Occurrence And Claims-Made Insurance Policies
Insurance companies mostly offer business insurance as occurrence or claims-made policies. Below is an overview of these different insurance policies.
Occurrence
An occurrence policy only compensates you for losses you suffer while your policy is valid. However, you can make the claims even if the policy is no longer valid. The insurance company is concerned with the occurrence, not the claim's date.
Consider an example where you buy an occurrence business policy that covers third-party claims. You cancel the policy after one year, and an aggrieved client files a claim against you one and a half years later. Your occurrence policy will compensate the customer as long as you can prove the customer's loss occurred during the year your policy was valid.
An occurrence policy is valuable for businesses that deal with services or products that can cause delayed injuries. For example, some products cause cancer years after their use. If you sell such a product, an occurrence policy may protect you from cancer claims even if the policy is no longer valid when the affected person makes their claim.

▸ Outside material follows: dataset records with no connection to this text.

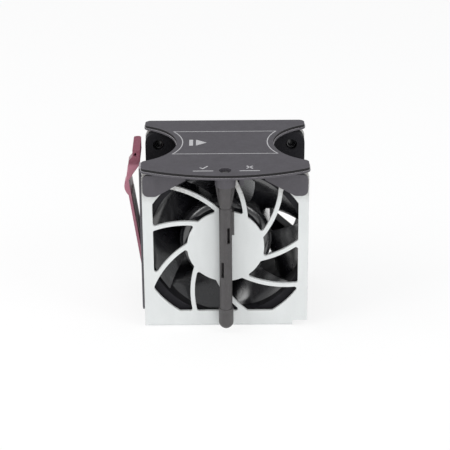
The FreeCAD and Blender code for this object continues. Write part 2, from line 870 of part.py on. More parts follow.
def impeller():
    hub = Body("hub_cup")
    profile = hub.sketch("XY_Plane")
    rear = base_front - d.hub_gap
    sketch_polygon(profile, [
        (2.0, hub_front),
        (d.hub_radius, hub_front),
        (d.hub_radius, rear),
        (yoke_radius, rear),
        (yoke_radius, yoke_front),
        (2.0, yoke_front),
    ])
    hub.feature("Revolution", profile, ReferenceAxis=(profile, ["V_Axis"]), Angle=360)
    turned_cup = hub.body.Tip
    edges = []
    for index, edge in enumerate(hub.body.Shape.Edges, start=1):
        circle = edge.Curve.TypeId == "Part::GeomCircle"
        if circle and abs(edge.Curve.Radius - d.hub_radius) < 0.01 and edge.Curve.Center.y < hub_front + 0.01:
            edges.append(f"Edge{index}")
    shoulder = hub.body.newObject("PartDesign::Fillet", "shoulder")
    shoulder.Base = (turned_cup, edges)
    bind(shoulder, "Radius", d.hub_round)
    hub.body.Tip = shoulder
    doc.recompute()
    blades = []
    for blade in impeller_shape():
        blades.append(shaped(blade, "blade"))
    return join(hub.body, *blades, refine=False)


node(impeller(), "impeller")

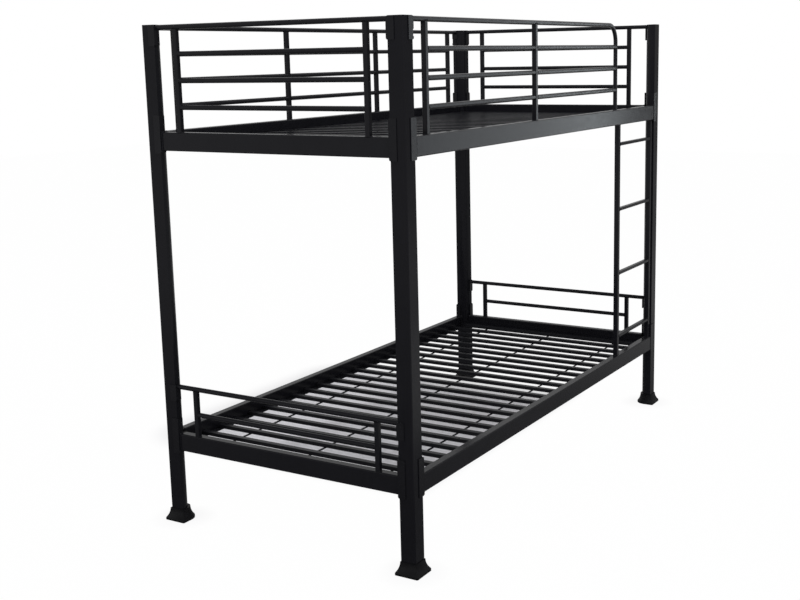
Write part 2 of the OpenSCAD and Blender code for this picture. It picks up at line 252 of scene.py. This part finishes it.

Note that occurrence policies have coverage limits that reset at the beginning of every coverage year. For example, if you have a two-million-dollar limit, the insurance company will compensate your claims up to two million dollars annually. If you exhaust your limit this year, you can only make further claims if you purchase another policy the next year.
Claims-Made
For this policy, the insurance company only pays for claims you submit when your policy is still valid. In this case, the insurance company is more concerned with when you submit your claim and not when the incident that triggers the claim occurred. Thus, you cannot claim damages if you cancel coverage, fail to remit your premiums, or lose your coverage in other legitimate ways.
Consider a case where your business has a claims-made policy valid for a year from company A. You decide to switch to company B after the year. However, you discover a loss that occurred during the year you had coverage from company A. In this case, company A cannot compensate your claim since your contract has ended.
A huge advantage of claims-made coverage is that the coverage limit is valid for the policy's duration; the limit doesn't reset as with occurrence policies. For example, if you file a huge claim that exhausts your policy limit this year, you cannot file another claim next year even if your policy remains valid. You can only file subsequent claims if you increase the policy limit.